Nigeria, which is almost evenly divided between a Muslim-majority north and a largely Christian south, is embroiled in numerous conflicts that experts say have killed both Christians and Muslims without distinction.

In his post, Trump said that if Nigeria does not stem the killings, the United States will attack and "it will be fast, vicious, and sweet, just like the terrorist thugs attack our CHERISHED Christians".

A senior aide to Nigerian President Bola Ahmed Tinubu's, Daniel Bwala, told AFP that "we do not see the (post) in the literal sense."

"We know that Donald Trump has his own style of communication," Bwala said, told AFP, suggesting it was a way to "force a sit-down between the two leaders so they can iron out a common front to fight their insecurity".

Earlier Bwala had suggested in a post on X that the two leaders could meet soon.

"As for the differences as to whether terrorists in Nigeria target only Christians or in fact all faiths and no faiths, the differences if they exist, would be discussed and resolved by the two leaders when they meet in the coming days, either in State House or White House".

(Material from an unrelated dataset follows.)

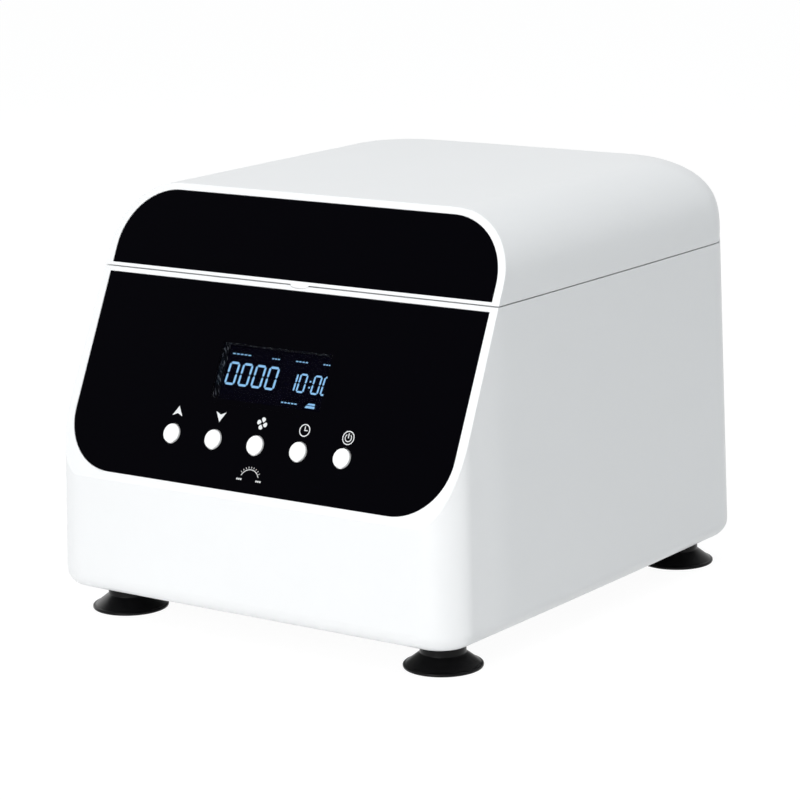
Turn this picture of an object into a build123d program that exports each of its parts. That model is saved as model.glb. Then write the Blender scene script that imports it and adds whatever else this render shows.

Bwala, who was speaking on the phone from Washington, declined to disclose details of any potential meeting.

Trump posted on Friday, without evidence, that "thousands of Christians are being killed (and) Radical Islamists are responsible for this mass slaughter."

Nigeria has denied that Christians have been targeted by so-called Islamist attacks more than other faiths.

"The characterization of Nigeria as religiously intolerant does not reflect our national reality," Tinubu said on social media Saturday.